Unfortunately, my unit tests totally fail to cover this problem. Putting the code to the public is not an issue, but reproducing that some requests is silently discarded really is. The reason is
- Nextflow pipeline needs to be run and the dna sequencing data needs to be prepared for the pipeline run.
- The webhook url is at the private internet address.
- Chinese dna data is prohibited to go outside of China according to our law.
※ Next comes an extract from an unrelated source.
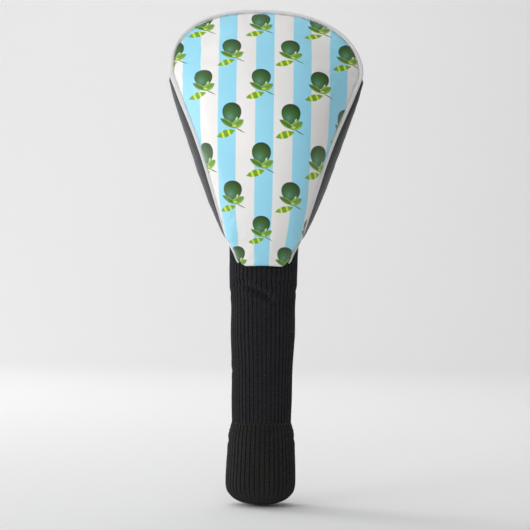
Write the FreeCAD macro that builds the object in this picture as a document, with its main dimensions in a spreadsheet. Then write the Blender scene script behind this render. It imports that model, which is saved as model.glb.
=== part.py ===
import FreeCAD, Part
import math
import os
import Sketcher

# Driver head cover: a padded, printed shell over a rib-knit sock.
# Origin: centre of the shaft opening under the cuff. +Z runs up the shaft, the printed front faces -Y.

V = FreeCAD.Vector
doc = FreeCAD.newDocument("DriverHeadCover")
sheet = doc.addObject("Spreadsheet::Sheet", "Dims")

driving = {
    # the spoon-shaped front
    "cover_length": 353.8, "tip_height": 309.0, "hem_height": 191.0, "tongue_height": 172.0,
    "tongue_half": 15.4, "tongue_corner_height": 174.2, "tongue_corner_half": 17.9,
    "tongue_side_height": 180.0, "tongue_side_half": 20.6, "neck_half": 25.2,
    "side_low_height": 205.0, "side_low_half": 30.0, "side_mid_height": 248.0, "side_mid_half": 43.4,
    "side_high_height": 269.0, "side_high_half": 51.2, "side_brow_height": 290.0, "side_brow_half": 60.2,
    "side_top_height": 301.0, "side_top_half": 64.7, "side_level_height": 314.0,
    "back_hem_height": 184.0, "widest_half": 67.2,
    "crown_power": 2.2, "gusset_bulge": 5.8, "neck_radius": 26.9,
    # side profile of the front: depth of the centre line at a height
    "front_hem_depth": -28.0, "front_low_height": 191.0, "front_low_depth": -46.0,
    "front_mid_height": 225.0, "front_mid_depth": -71.0, "front_peak_height": 268.0,
    "front_peak_depth": -85.0, "front_high_height": 305.0, "front_high_depth": -70.0,
    "front_brow_height": 338.0, "front_brow_depth": -43.5, "ridge_depth": -29.0,
    # side profile of the back
    "back_hem_depth": 27.6, "back_low_height": 215.0, "back_low_depth": 31.0,
    "back_mid_height": 262.0, "back_mid_depth": 33.5, "back_high_height": 308.0,
    "back_high_depth": 24.0, "back_brow_height": 340.0, "back_brow_depth": -4.0,
    # the two seams beside each gusset
    "front_seam_high_depth": -39.0, "front_seam_low_depth": -32.0, "back_seam_high_depth": -9.0,
    "back_seam_low_depth": 4.0, "seam_high_height": 272.0, "seam_low_height": 224.0,
    "seam_hem_depth": 9.0,
    # layers
    "fabric": 1.2, "foam": 4.0, "lining": 1.5, "gusset_fabric": 1.3, "gusset_lining": 1.1,
    "layer_gap": 0.15, "seam_gap": 0.3, "piping_play": 0.8, "padding_start": 206.0, "gusset_padding_start": 202.0,
    "piping_radius": 1.6, "piping_wall": 0.5, "piping_start": 174.5, "thread_radius": 0.3,
    # knit sock
    "knit": 2.0, "sock_top": 198.0, "neck_join": 150.0, "sock_hem_radius": 23.3,
    "sock_neck_radius": 24.2, "sock_neck_height": 166.0, "sock_join_radius": 23.4,
    "sock_waist_radius": 21.2, "sock_waist_height": 62.0, "sock_end": 46.0,
    "binding_height": 9.0, "binding_wall": 0.9,
    # cuff
    "cuff_top": 57.0, "cuff_top_radius": 23.0, "cuff_band_radius": 24.4, "cuff_band_height": 40.0,
    "cuff_low_radius": 25.1, "cuff_low_height": 19.0, "cuff_wall": 2.6, "cuff_fold": 44.0,
    "opening_radius": 6.8, "hem_length": 7.0, "elastic_ring": 9.4, "elastic_radius": 1.1,
    "elastic_channel": 1.3,
}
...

I added the debug info to my code and did some investigation to identify the cause of this issue. I report what I find till today here and have still doubts about it. First I show some code snippets:
br-tower/lib/br-tower.ex
def dispatch(event) do
Logger.info("dispatch/1 received the event: #{inspect(event)}")
case event do
%PipelineStarted{basic_info: basic_info, batch_id: batch_id} ->
basic_info.run_name
|> Bucket.put(batch_id)
BatchServer.transition(batch_id, event)
%PipelineCompleted{basic_info: basic_info, batch_id: batch_id} ->
batch = BatchServer.transition(batch_id, event)
basic_info.run_name
|> Bucket.delete
batch
%{basic_info: basic_info} ->
batch_id = basic_info.run_name
|> Bucket.get
case batch_id do
nil ->
{:error, "batch_id not found"}
_ ->
BatchServer.transition(batch_id, event)
end
end
end
dispatch/1, one of the most important functions in the API, does some state transformation and saves the new state to ETS, and returns the new state. There is really no complex logic in it. BatchServer.transition/2 is the client function that invokes GenServer.call indeed. As to my understanding, GenServer.call will block the client process until the reply comes back. It has 5 second timeout by default, but the timeout won’t stop the processing in the server process. The issue occurs only when a few webhook post requests arrive the endpoint almost at the same time. Each request was sent again immediately after it was sent perhaps because the nextflow runner didn’t receive any response.
br-tower/lib/boundary/batch_server.ex:
def handle_call({:transition, event}, _from, batch) do
batch = handle_event(batch, event)
{:reply, batch, Queries.update(batch), @default_timeout}
end
defp call(via, action) do
pid =
case GenServer.whereis(via) do
nil ->
{:ok, pid} = BatchSupervisor.start_batch_server(via)
pid
pid ->
pid
end
Logger.info("before GenServer.call/2: #{inspect(pid)}, #{inspect(via)}, #{inspect(action)}")
GenServer.call(pid, action)
end
br-tower/lib/boundary/queries.ex
def update(%Batch{} = batch) do
true = :ets.insert(:batches, {batch.id, batch})
batch
end
def update(_arg), do: :invalid_batch_struct
The debug info indicates that the GenServer.call hangs (as you said). A few subsequent webhook requests were silently discarded by Cowboy and were not handed over to the router, and then things went back to normal again. Cowboy creates a process for each request. Why were also these handler processes brought down? The GenServer process handles messages in its mailbox one by one, realizing the synchronization. Why were the new state not kept in the GenServer and also in the ETS table. I suspect update/1 may trigger the race condition.
@derek-zhou Thank you for your helpful feedback.